CHARLESTON — PEIA is in good financial condition, and its managers are working toward establishing savings accounts dedicated to smoothing out premium changes in coming years.
“We had a great year last year, a great year. And so far we’re on pace to have another great year,” said Ted Cheatham, director of the Public Employees Insurance Agency.
PEIA is running a surplus of about $35 million on its budget that covers active employees and a surplus of about $70 million on the budget that covers retirees.
That’s the bottom line as PEIA moves toward the annual period when its managers start to prepare plan and budget proposals for the coming year.
PEIA has been a lightning rod for state employees and retirees who have experienced increased premiums and prescription drug costs over the past few years.
A PEIA Task Force created during the most recent legislative session has been working for months but still hasn’t completed its duties. In fact, subcommittee meetings that had been scheduled for this month were canceled.
“The preference would be the task force come up with some recommended solutions for us to implement and figure out how to fund long-term for what we want to do at PEIA,” Cheatham said.
Next month, Oct. 18, the separate PEIA Finance Board will hear proposals for funding the plan for the coming fiscal year. PEIA Director Ted Cheatham says the plan is so stable right now no influx of additional money is likely to be necessary.
“We’re working on a plan assuming, at the moment, that we don’t have any additional revenue,” Cheatham said. “That doesn’t mean we’re not going to get some and that we wouldn’t do something with it.
“But as I said, at the moment we don’t need additional revenue to survive the next year. And we’re going to go down that road planning that way as it is.”
The Governor’s Office is supposed to provide PEIA with financial information by Oct. 15.
Once the PEIA Finance Board settles on a proposal, there will be a series of public hearings.

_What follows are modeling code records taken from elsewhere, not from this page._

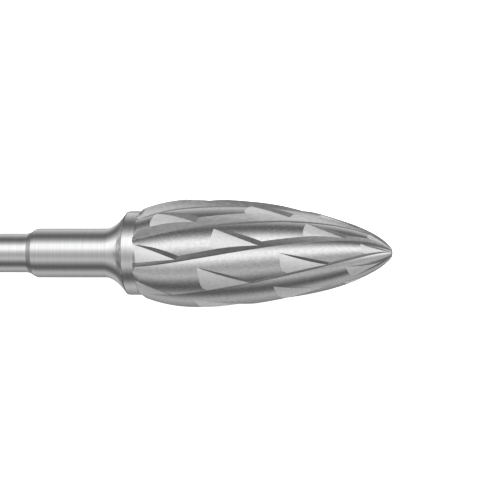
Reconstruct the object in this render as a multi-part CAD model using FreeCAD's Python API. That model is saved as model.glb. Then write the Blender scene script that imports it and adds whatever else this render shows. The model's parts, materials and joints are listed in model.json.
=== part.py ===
import FreeCAD, Part
import math
import os

# A tungsten carbide burr for a handpiece: a turned steel shank, a braze seam and a sintered carbide head
# with eight helical teeth, each broken by cross-cuts of the opposite hand.
# Lengths are millimetres and angles are degrees. Stations run along the tool's own axis, from the shank's
# end at 0 to the nose. Angles about the axis are counted from -Y up towards +Z.

# Shank, neck and flare
shank_diameter = 2.35
shank_length = 22.05
shank_end_chamfer = 0.25
step_length = 0.86
neck_diameter = 2.95
neck_length = 4.10
flare_length = 1.39
flare_mouth_diameter = 4.98
flare_neck_pull = 0.37
flare_mouth_pull = 0.74
flare_mouth_angle = 53.0

# Braze seam
braze_thickness = 0.06
braze_recess = 0.02

# Head
collar_diameter = 5.02
collar_width = 0.76
collar_bevel = 0.04
head_diameter = 6.48
head_length = 15.28
head_back_diameter = 5.32
widest_from_collar = 3.20
nose_flat_radius = 0.24
nose_fullness = 1.24
tooth_back_bevel = 45.0

# Teeth: the gap angles lead from one edge to the next about the axis, and the last one closes the circle
tooth_gap_angles = (40.6, 37.4, 47.3, 47.3, 47.3, 47.3, 47.3)
tooth_helix_angle = 10.4
gullet_depth = 0.32
rake_width = 7.0
back_crown_drop = 0.14
tooth_start_angle = -13.6

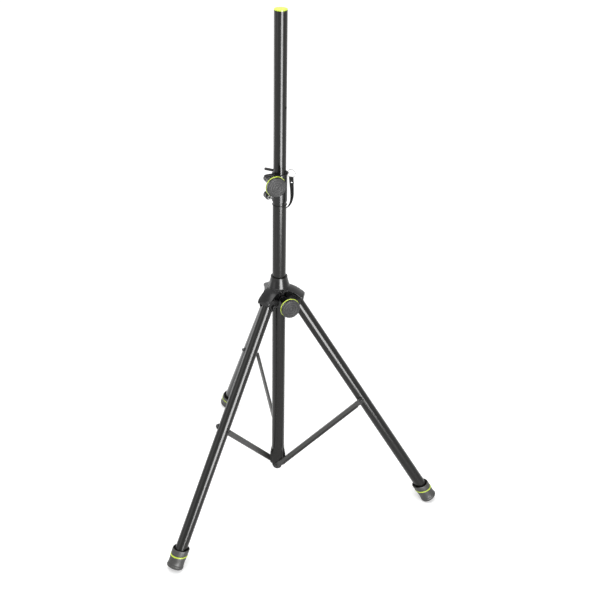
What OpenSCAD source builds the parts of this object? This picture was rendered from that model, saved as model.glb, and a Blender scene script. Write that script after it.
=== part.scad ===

Right now those tentatively include: a Nov. 7 teleconference, a Nov. 8 meeting at the Culture Center in Charleston, a Nov. 13 meeting at the Holiday Inn in Martinsburg; a Nov. 14 meeting at the WVU Erickson Alumni Center in Morgantown and a Nov. 15 meeting at the Beckley-Raleigh County Convention Center.
If PEIA remains a hot topic, all of those meetings come on the heels of Election Day, Nov. 6.
Right now, PEIA’s overall budget looks solid enough that its managers are planning to establish savings accounts dedicated toward smoothing out premiums over the long term.
“All we’re trying to do is take some of that operational money and set it aside so that we can offset premium increases in the future or benefit reductions in the future to help stabilize the plan long-term,” Cheatham said.
That doesn’t mean premiums wouldn’t go up, merely that there would be a cushion. PEIA’s financial managers referred to the line item as “premium stabilization reserves.”
“It should smooth them,” Cheatham said of future premium increases. “If we needed a 5 percent increase, then maybe we only need a 3 or 4 percent increase, for example. We’ll just smooth them over time. It’s not going to completely stop it from happening over the long run.”